Felten & Guilleaume, Köln: Erst relativ spät wurden im Carlswerk auch Frauen eingestellt. Im April 1895 ließen sich 91 Arbeiterinnen unter 2857 Arbeitern nachweisen.

Erst relativ spät wurden im Carlswerk auch Frauen eingestellt. Im April 1895 ließen sich 91 Arbeiterinnen unter 2857 Arbeitern nachweisen.

Ende des 19. Jahrhunderts wuchs die Bedeutung von Felten & Guilleaume. So stammten die ersten Telefonkabel Europas aus Mülheim. Die Kölner begannen Hochspannungskabel herzustellen, die für die Energieübertragung über weite Distanzen genutzt wurden. Dies war ein entscheidender Beitrag zur Industrialisierung und Urbanisierung weltweit. Um die Versorgung mit Kohle und Stahl zu sichern, kaufte sich der Konzern vor dem Ersten Weltkrieg in die Bergbauindustrie ein. Bald stieg die Anzahl der Mitarbeiter von mehreren Hundert auf über 7000. Schmelzer erklärt: „Felten & Guilleaume schaffte nicht nur viele Arbeitsplätze für Kölnerinnen und Kölner, sondern hatte auch eine hohe wirtschaftliche Bedeutung für das gesamte Rheinland.“

Während des Zweiten Weltkriegs produzierte Felten & Guilleaume auch für die Nazis. Das Unternehmen setzte dabei auch Zwangsarbeiter, insbesondere aus der Sowjetunion, ein. Durch Bombeneinschläge erlitt das Carlswerk erhebliche Schäden. Nach wenigen Monaten konnte Felten & Guilleaume diese reparieren und seine Produktionskapazitäten weiter ausbauen.

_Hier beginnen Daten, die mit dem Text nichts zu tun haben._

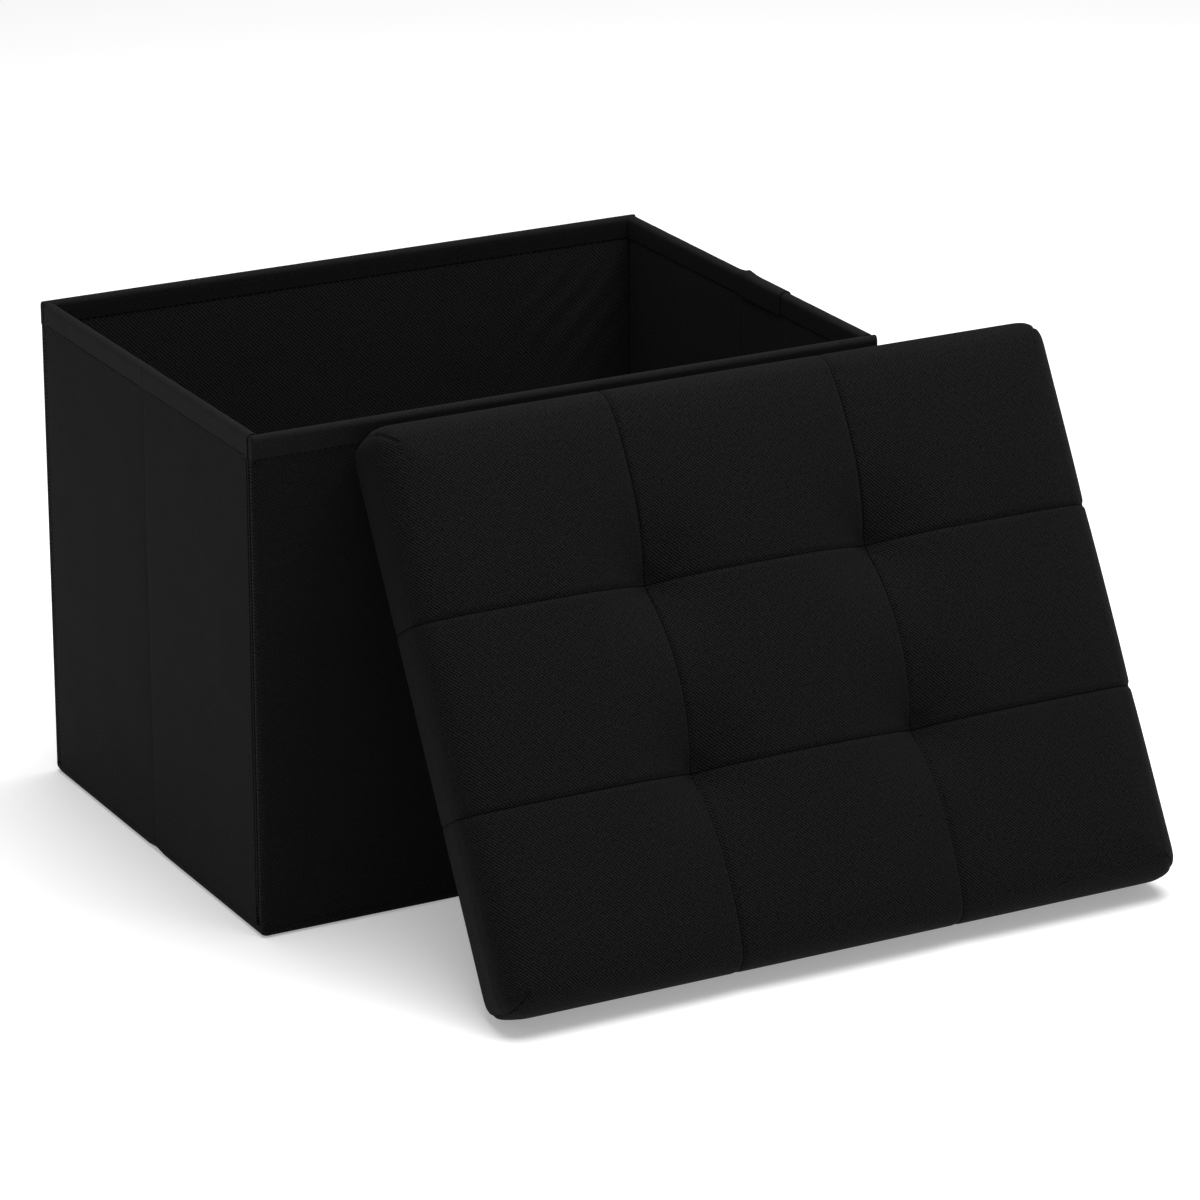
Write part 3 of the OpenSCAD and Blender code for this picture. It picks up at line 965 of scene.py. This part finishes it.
class Shader:
    """One material's nodes, around its Principled BSDF."""

    def __init__(self, name):
        self.material = bpy.data.materials.new(name)
        self.material.use_nodes = True
        self.tree = self.material.node_tree
        self.surface = self.tree.nodes["Principled BSDF"]

    def node(self, kind, **settings):
        made = self.tree.nodes.new(kind)
        for key, value in settings.items():
            setattr(made, key, value)
        return made

    def link(self, out, into):
        self.tree.links.new(out, into)

    def math(self, operation, a, b=0.0):
        made = self.node("ShaderNodeMath", operation=operation)
        for socket, value in zip(made.inputs, (a, b)):
            if isinstance(value, (int, float)):
                socket.default_value = value
            else:
                self.link(value, socket)
        return made.outputs[0]

    def noise(self, vector, scale, stretch=(1, 1, 1), detail=2.0):
        mapping = self.node("ShaderNodeMapping")
        mapping.inputs["Scale"].default_value = stretch
        self.link(vector, mapping.inputs["Vector"])
        made = self.node("ShaderNodeTexNoise")
        made.inputs["Scale"].default_value = scale
        made.inputs["Detail"].default_value = detail
        self.link(mapping.outputs[0], made.inputs["Vector"])
        return made.outputs["Fac"]

    def ramp(self, factor, low, high):
        mix = self.node("ShaderNodeMix", data_type="RGBA")
        self.link(factor, mix.inputs["Factor"])
        mix.inputs["A"].default_value = (*low, 1)
        mix.inputs["B"].default_value = (*high, 1)
        return mix.outputs["Result"]

    def bump(self, height, strength, distance):
        made = self.node("ShaderNodeBump")
        made.inputs["Strength"].default_value = strength
        made.inputs["Distance"].default_value = distance
        self.link(height, made.inputs["Height"])
        self.link(made.outputs[0], self.surface.inputs["Normal"])

    def set(self, **values):
        for key, value in values.items():
            self.surface.inputs[key.replace("_", " ")].default_value = value


WARP_SCALE = (450, 1700, 1)    # noise per metre along and across a thread
WEFT_SCALE = (1700, 450, 1)
PATCH_SCALE = 90.0
PATCHINESS = 0.12              # how much the cloth's tone varies from place to place


def woven(name, dark, light, pitch, slub, twill, contrast, sheen):
    """Cloth woven over the weave attribute, whose thread pitch is in metres.

    slub is the strength of thick and thin threads, contrast that of the regular weave, and
    twill the share of diagonal lines in it.
    """
    s = Shader(name)
    flat = s.node("ShaderNodeAttribute", attribute_name="weave").outputs["Vector"]
    parts = s.node("ShaderNodeSeparateXYZ")
    s.link(flat, parts.inputs[0])
    u, v = parts.outputs[0], parts.outputs[1]
    turn = math.pi / pitch
    wave_u = s.math("SINE", s.math("MULTIPLY", u, turn))
    wave_v = s.math("SINE", s.math("MULTIPLY", v, turn))
    over = s.math("MULTIPLY", wave_u, wave_v)
    diagonal = s.math("SINE", s.math("MULTIPLY", s.math("ADD", u, v), turn))
    over = s.math("ADD", s.math("MULTIPLY", over, 1 - twill), s.math("MULTIPLY", diagonal, twill))
    warp = s.noise(flat, 1.0, WARP_SCALE)
    weft = s.noise(flat, 1.0, WEFT_SCALE)
    patches = s.noise(flat, PATCH_SCALE, detail=3.0)
    slubs = s.math("ADD", s.math("MULTIPLY", s.math("ADD", warp, weft), slub), -slub)
    clouds = s.math("MULTIPLY", s.math("ADD", patches, -0.5), PATCHINESS)
    weave = s.math("ADD", s.math("MULTIPLY", over, contrast), slubs)
    s.link(s.ramp(s.math("ADD", s.math("ADD", weave, clouds), 0.5), dark, light),
           s.surface.inputs["Base Color"])
    s.bump(weave, 0.6, 0.25 * MM)
    s.set(Roughness=0.85)
    s.surface.inputs["Specular IOR Level"].default_value = 0.05
    s.surface.inputs["Sheen Weight"].default_value = sheen
    s.surface.inputs["Sheen Roughness"].default_value = 0.5
    return s.material


def plain(name, dark, light, roughness, scale, metallic=0.0, specular=0.5):
    """A hard material whose colour and surface vary with object coordinates."""
    s = Shader(name)
    place = s.node("ShaderNodeTexCoord").outputs["Object"]
    grain = s.noise(place, scale, detail=4.0)
    s.link(s.ramp(grain, dark, light), s.surface.inputs["Base Color"])
    s.bump(grain, 0.1, 0.2 * MM)
    s.set(Roughness=roughness, Metallic=metallic)
    s.surface.inputs["Specular IOR Level"].default_value = specular
    return s.material


MATERIALS = {
    "cover_cloth": woven("black_linen_look_cloth", (0.0, 0.0, 0.0), (0.0102, 0.0102, 0.0103),
                         pitch=1.1 * MM, slub=1.8, twill=0.35, contrast=1.0, sheen=0.012),
    "lining_cloth": woven("black_lining_cloth", (0.0, 0.0, 0.0), (0.0245, 0.0245, 0.0247),
                          pitch=1.3 * MM, slub=0.9, twill=0.35, contrast=0.5, sheen=0.012),
    # The binding is the same black cloth as the cover; its lighter colour here is painted light, standing in
    # for the light on the rim's top and inner face.
    "rim_binding": woven("black_binding_tape", (0.0, 0.0, 0.0), (0.0145, 0.0145, 0.0146),
                         pitch=1.1 * MM, slub=0.8, twill=0.2, contrast=0.35, sheen=0.02),
    "seam_thread": plain("black_thread", (0.0008, 0.0008, 0.0008), (0.0025, 0.0025, 0.0025), 0.9, 900,
                         specular=0.02),
    "wall_board": plain("grey_brown_board", (0.30, 0.23, 0.15), (0.42, 0.33, 0.23), 0.85, 120),
    "base_hardboard": plain("hardboard", (0.20, 0.12, 0.07), (0.32, 0.21, 0.12), 0.6, 200),
    "lid_wood": plain("fibreboard", (0.38, 0.27, 0.16), (0.50, 0.38, 0.25), 0.75, 260),
    "foam": plain("upholstery_foam", (0.62, 0.55, 0.38), (0.72, 0.66, 0.50), 0.9, 400),
    "washer_plastic": plain("white_plastic", (0.62, 0.62, 0.60), (0.70, 0.70, 0.68), 0.4, 80),
    "staple_steel": plain("zinc_plated_wire", (0.5, 0.5, 0.5), (0.62, 0.62, 0.62), 0.35, 700, metallic=1.0),
}

node_slot = {part["node"]: part["material_slot"] for part in frame["record"]["subparts"]}
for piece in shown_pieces():
    slot_name = piece.get("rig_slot") or node_slot[piece.name]
    piece.data.materials.clear()
    piece.data.materials.append(MATERIALS[slot_name])
    if "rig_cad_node" in piece:
        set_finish(piece, slot_name)


# ---- Floor, light and camera ----

FLOOR_HALF = 30
FLOOR_Z = -0.5 * MM
CAMERA_DOWN = 19.75       # degrees below level
CAMERA_TURN = -28.36      # degrees about Z
scene = bpy.context.scene
floor_shader = Shader("pale_floor")
place = floor_shader.node("ShaderNodeTexCoord").outputs["Object"]
floor_shader.link(floor_shader.ramp(floor_shader.noise(place, 3.0), (0.80, 0.80, 0.80), (0.82, 0.82, 0.82)),
                  floor_shader.surface.inputs["Base Color"])
floor_shader.set(Roughness=0.9)
floor_shader.surface.inputs["Specular IOR Level"].default_value = 0.0
floor_shader.surface.inputs["Emission Color"].default_value = (1, 1, 1, 1)
floor_shader.surface.inputs["Emission Strength"].default_value = 0.32
floor_mesh = bpy.data.meshes.new("floor")
floor_mesh.from_pydata([(-FLOOR_HALF, -FLOOR_HALF, FLOOR_Z), (FLOOR_HALF, -FLOOR_HALF, FLOOR_Z),
                        (FLOOR_HALF, FLOOR_HALF, FLOOR_Z), (-FLOOR_HALF, FLOOR_HALF, FLOOR_Z)],
                       [], [(0, 1, 2, 3)])
floor = bpy.data.objects.new("floor", floor_mesh)
floor_mesh.materials.append(floor_shader.material)
scene.collection.objects.link(floor)

world = bpy.data.worlds.new("studio")
world.use_nodes = True
world.node_tree.nodes["Background"].inputs["Color"].default_value = (1, 1, 1, 1)
world.node_tree.nodes["Background"].inputs["Strength"].default_value = 0.3
scene.world = world


def area_light(name, place, target, size, power):
    data = bpy.data.lights.new(name, "AREA")
    data.shape = "SQUARE"
    data.size = size
    data.energy = power
    light = bpy.data.objects.new(name, data)
    light.location = place
    light.rotation_euler = (Vector(target) - Vector(place)).to_track_quat("-Z", "Y").to_euler()
    scene.collection.objects.link(light)


area_light("overhead", (0.4, -0.25, 2.6), (0.05, -0.1, 0.1), 2.2, 98)

camera_data = bpy.data.cameras.new("camera")
camera_data.lens = 167.25
camera_data.sensor_width = 36
camera = bpy.data.objects.new("camera", camera_data)
camera.location = (-1.517, -3.003, 1.339)
camera.rotation_euler = (math.radians(90 - CAMERA_DOWN), 0, math.radians(CAMERA_TURN))
scene.collection.objects.link(camera)
scene.camera = camera
scene.view_settings.view_transform = "Standard"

Die Stahlseile aus Mülheim wurden Mitte des 20. Jahrhunderts für den Bau von Brücken und Seilbahnen genutzt. Auch die weiterhin aktive Kölner Seilbahn über den Rhein zwischen Zoo und Deutzer Rheinpark bekam in den 1960er Jahren Stahlseile von Felten & Guilleaume.

Zu dieser Zeit umfasste das Unternehmen über 20.000 Mitarbeiter. „Doch die wachsende Konkurrenz von in- und ausländischen Unternehmen, wie AEG und Siemens, nahm zu und es fiel dem Unternehmen immer schwerer, sich an die neusten Technologien anzupassen“, sagt Ulrike Schmelzer. So kam es ab den 1970er Jahren zum schleichenden Niedergang von Felten & Guilleaume – und dem Ausverkauf der Unternehmensteile. 2008 endete die Firmengeschichte endgültig. Das Carlswerk gibt es noch heute. Das Areal beherbergt Büros – unter anderem von Bastei Lübbe und Rewe Digital –, kulturelle Einrichtungen wie das Carlswerk Victoria oder das Depot als Interim-Spielstätte des Kölner Schauspiels, Gastronomie und Start-ups.